- [What to do]: Repeat each line exactly as it is written.

- [Dataset extract]:
_ _ _ _

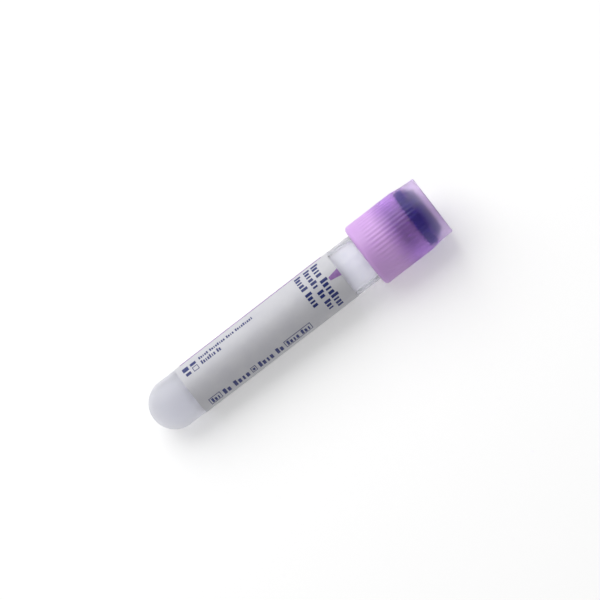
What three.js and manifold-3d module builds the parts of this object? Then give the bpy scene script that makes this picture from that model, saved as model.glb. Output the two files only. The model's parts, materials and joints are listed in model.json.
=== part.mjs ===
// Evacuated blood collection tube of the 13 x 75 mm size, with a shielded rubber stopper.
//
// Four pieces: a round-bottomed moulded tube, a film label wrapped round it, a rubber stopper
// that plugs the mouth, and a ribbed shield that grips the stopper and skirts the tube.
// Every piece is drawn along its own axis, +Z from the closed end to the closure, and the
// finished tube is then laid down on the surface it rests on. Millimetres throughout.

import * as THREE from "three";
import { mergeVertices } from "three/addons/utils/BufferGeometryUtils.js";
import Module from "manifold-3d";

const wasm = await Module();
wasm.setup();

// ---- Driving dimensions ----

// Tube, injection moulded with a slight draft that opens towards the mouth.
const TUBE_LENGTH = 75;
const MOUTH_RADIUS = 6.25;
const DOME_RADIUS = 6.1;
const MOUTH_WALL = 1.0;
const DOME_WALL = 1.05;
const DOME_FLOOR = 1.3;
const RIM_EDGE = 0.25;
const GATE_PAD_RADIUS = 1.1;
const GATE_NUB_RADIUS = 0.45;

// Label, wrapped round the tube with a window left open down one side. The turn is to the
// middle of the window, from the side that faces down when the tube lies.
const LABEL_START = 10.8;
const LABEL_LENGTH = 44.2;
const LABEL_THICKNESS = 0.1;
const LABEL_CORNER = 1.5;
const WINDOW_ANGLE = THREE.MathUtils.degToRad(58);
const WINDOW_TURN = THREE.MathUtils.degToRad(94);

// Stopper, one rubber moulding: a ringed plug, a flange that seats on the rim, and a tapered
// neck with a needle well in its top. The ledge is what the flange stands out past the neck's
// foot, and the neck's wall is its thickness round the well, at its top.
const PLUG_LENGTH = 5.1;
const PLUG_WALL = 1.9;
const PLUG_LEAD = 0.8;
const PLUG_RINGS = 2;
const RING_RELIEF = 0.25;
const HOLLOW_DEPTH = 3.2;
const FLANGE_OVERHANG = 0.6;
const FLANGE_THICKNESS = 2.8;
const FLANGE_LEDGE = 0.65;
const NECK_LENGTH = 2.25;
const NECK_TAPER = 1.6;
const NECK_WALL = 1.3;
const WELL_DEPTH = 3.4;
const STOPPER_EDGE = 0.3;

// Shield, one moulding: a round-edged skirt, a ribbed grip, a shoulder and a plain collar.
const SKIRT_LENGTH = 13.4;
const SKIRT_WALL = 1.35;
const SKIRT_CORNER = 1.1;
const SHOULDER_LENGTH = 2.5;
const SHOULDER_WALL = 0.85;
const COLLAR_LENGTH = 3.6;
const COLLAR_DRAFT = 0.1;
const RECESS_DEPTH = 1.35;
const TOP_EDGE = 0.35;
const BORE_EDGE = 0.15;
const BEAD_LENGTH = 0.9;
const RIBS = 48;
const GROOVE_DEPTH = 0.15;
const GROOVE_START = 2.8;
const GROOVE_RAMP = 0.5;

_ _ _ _

- [Response to this exercise]:
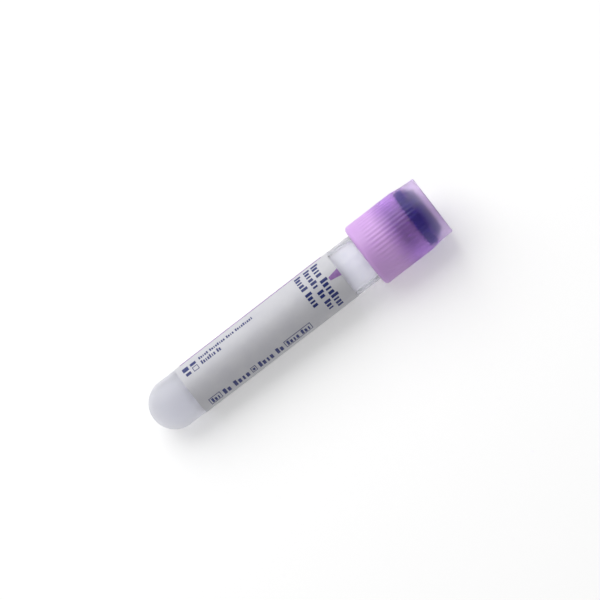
What three.js and manifold-3d module builds the parts of this object? Then give the bpy scene script that makes this picture from that model, saved as model.glb. Output the two files only. The model's parts, materials and joints are listed in model.json.
=== part.mjs ===
// Evacuated blood collection tube of the 13 x 75 mm size, with a shielded rubber stopper.
//
// Four pieces: a round-bottomed moulded tube, a film label wrapped round it, a rubber stopper
// that plugs the mouth, and a ribbed shield that grips the stopper and skirts the tube.
// Every piece is drawn along its own axis, +Z from the closed end to the closure, and the
// finished tube is then laid down on the surface it rests on. Millimetres throughout.

import * as THREE from "three";
import { mergeVertices } from "three/addons/utils/BufferGeometryUtils.js";
import Module from "manifold-3d";

const wasm = await Module();
wasm.setup();

// ---- Driving dimensions ----

// Tube, injection moulded with a slight draft that opens towards the mouth.
const TUBE_LENGTH = 75;
const MOUTH_RADIUS = 6.25;
const DOME_RADIUS = 6.1;
const MOUTH_WALL = 1.0;
const DOME_WALL = 1.05;
const DOME_FLOOR = 1.3;
const RIM_EDGE = 0.25;
const GATE_PAD_RADIUS = 1.1;
const GATE_NUB_RADIUS = 0.45;

// Label, wrapped round the tube with a window left open down one side. The turn is to the
// middle of the window, from the side that faces down when the tube lies.
const LABEL_START = 10.8;
const LABEL_LENGTH = 44.2;
const LABEL_THICKNESS = 0.1;
const LABEL_CORNER = 1.5;
const WINDOW_ANGLE = THREE.MathUtils.degToRad(58);
const WINDOW_TURN = THREE.MathUtils.degToRad(94);

// Stopper, one rubber moulding: a ringed plug, a flange that seats on the rim, and a tapered
// neck with a needle well in its top. The ledge is what the flange stands out past the neck's
// foot, and the neck's wall is its thickness round the well, at its top.
const PLUG_LENGTH = 5.1;
const PLUG_WALL = 1.9;
const PLUG_LEAD = 0.8;
const PLUG_RINGS = 2;
const RING_RELIEF = 0.25;
const HOLLOW_DEPTH = 3.2;
const FLANGE_OVERHANG = 0.6;
const FLANGE_THICKNESS = 2.8;
const FLANGE_LEDGE = 0.65;
const NECK_LENGTH = 2.25;
const NECK_TAPER = 1.6;
const NECK_WALL = 1.3;
const WELL_DEPTH = 3.4;
const STOPPER_EDGE = 0.3;

// Shield, one moulding: a round-edged skirt, a ribbed grip, a shoulder and a plain collar.
const SKIRT_LENGTH = 13.4;
const SKIRT_WALL = 1.35;
const SKIRT_CORNER = 1.1;
const SHOULDER_LENGTH = 2.5;
const SHOULDER_WALL = 0.85;
const COLLAR_LENGTH = 3.6;
const COLLAR_DRAFT = 0.1;
const RECESS_DEPTH = 1.35;
const TOP_EDGE = 0.35;
const BORE_EDGE = 0.15;
const BEAD_LENGTH = 0.9;
const RIBS = 48;
const GROOVE_DEPTH = 0.15;
const GROOVE_START = 2.8;
const GROOVE_RAMP = 0.5;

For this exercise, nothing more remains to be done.